## GIVEN TASK
Beginning at the first line of the data, print each line exactly, stopping after the line that contains "tip_radius = 1.2".

## MATERIAL PROVIDED
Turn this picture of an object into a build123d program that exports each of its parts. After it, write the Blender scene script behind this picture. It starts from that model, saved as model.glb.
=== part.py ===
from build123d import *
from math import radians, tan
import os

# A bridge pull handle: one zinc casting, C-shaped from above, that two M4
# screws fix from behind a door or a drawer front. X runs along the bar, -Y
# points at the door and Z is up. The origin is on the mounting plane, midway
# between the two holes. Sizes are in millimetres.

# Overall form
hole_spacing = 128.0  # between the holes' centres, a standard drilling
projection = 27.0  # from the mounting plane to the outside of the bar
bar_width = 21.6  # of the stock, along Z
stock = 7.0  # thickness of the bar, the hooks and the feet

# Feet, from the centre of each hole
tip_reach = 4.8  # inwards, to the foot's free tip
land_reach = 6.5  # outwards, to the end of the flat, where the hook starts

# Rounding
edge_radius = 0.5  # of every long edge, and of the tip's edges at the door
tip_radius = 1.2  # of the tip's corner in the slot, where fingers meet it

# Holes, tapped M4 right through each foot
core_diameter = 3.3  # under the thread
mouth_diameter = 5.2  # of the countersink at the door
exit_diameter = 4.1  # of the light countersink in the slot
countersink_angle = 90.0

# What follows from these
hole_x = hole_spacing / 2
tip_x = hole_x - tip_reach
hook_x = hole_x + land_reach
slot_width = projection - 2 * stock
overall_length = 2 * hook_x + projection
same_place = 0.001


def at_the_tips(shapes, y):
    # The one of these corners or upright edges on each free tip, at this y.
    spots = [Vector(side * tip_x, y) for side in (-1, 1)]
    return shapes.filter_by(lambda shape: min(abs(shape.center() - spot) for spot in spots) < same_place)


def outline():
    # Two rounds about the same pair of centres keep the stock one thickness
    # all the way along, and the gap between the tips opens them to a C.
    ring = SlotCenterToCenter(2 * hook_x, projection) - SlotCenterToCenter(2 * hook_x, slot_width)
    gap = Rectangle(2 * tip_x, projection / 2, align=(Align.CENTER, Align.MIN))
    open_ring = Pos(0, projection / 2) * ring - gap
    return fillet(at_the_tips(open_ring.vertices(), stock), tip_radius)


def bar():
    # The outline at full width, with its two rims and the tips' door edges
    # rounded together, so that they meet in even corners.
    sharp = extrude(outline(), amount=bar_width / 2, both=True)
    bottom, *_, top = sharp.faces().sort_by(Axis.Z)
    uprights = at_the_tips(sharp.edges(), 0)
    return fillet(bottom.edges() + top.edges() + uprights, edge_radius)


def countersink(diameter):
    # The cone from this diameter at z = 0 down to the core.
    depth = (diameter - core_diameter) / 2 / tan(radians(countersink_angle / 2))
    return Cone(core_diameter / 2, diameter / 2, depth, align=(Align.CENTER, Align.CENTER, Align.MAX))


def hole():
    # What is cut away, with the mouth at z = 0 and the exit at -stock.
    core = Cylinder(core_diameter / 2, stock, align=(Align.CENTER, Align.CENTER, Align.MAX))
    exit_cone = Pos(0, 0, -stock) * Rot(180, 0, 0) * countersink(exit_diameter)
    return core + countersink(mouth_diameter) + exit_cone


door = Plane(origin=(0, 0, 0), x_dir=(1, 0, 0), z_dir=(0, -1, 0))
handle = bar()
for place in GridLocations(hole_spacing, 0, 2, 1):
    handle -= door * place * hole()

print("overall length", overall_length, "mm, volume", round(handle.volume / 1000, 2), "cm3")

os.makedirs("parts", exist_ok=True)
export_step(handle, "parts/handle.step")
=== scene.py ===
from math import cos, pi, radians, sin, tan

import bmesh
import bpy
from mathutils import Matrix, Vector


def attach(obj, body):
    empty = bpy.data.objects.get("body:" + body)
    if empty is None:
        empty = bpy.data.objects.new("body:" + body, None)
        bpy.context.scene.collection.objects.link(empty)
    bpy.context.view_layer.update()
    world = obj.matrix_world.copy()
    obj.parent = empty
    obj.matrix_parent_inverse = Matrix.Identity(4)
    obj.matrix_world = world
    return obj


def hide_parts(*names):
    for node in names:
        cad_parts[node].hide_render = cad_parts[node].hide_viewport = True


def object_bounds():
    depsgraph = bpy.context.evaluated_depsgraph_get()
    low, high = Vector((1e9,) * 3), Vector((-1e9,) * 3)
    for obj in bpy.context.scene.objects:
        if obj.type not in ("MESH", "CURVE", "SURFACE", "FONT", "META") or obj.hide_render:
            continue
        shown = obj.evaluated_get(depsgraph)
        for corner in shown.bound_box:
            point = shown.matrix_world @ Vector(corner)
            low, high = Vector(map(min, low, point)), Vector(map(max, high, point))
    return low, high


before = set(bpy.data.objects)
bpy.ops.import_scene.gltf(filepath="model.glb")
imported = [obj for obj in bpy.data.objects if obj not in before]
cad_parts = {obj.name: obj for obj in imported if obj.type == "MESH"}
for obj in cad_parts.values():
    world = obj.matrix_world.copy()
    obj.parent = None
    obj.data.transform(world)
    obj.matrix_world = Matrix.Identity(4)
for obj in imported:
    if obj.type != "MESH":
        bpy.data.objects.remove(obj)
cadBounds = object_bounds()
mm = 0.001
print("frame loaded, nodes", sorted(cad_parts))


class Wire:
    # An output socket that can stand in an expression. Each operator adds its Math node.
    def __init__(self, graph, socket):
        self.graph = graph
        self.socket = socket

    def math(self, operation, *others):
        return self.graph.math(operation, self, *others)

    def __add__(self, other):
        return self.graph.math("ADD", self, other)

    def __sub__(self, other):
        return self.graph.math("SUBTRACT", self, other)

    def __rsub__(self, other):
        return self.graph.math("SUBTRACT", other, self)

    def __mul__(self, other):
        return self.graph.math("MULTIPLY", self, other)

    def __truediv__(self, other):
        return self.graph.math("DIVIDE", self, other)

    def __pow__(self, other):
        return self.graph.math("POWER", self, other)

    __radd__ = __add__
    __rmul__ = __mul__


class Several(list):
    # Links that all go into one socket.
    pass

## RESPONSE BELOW
Turn this picture of an object into a build123d program that exports each of its parts. After it, write the Blender scene script behind this picture. It starts from that model, saved as model.glb.
=== part.py ===
from build123d import *
from math import radians, tan
import os

# A bridge pull handle: one zinc casting, C-shaped from above, that two M4
# screws fix from behind a door or a drawer front. X runs along the bar, -Y
# points at the door and Z is up. The origin is on the mounting plane, midway
# between the two holes. Sizes are in millimetres.

# Overall form
hole_spacing = 128.0  # between the holes' centres, a standard drilling
projection = 27.0  # from the mounting plane to the outside of the bar
bar_width = 21.6  # of the stock, along Z
stock = 7.0  # thickness of the bar, the hooks and the feet

# Feet, from the centre of each hole
tip_reach = 4.8  # inwards, to the foot's free tip
land_reach = 6.5  # outwards, to the end of the flat, where the hook starts

# Rounding
edge_radius = 0.5  # of every long edge, and of the tip's edges at the door
tip_radius = 1.2  # of the tip's corner in the slot, where fingers meet it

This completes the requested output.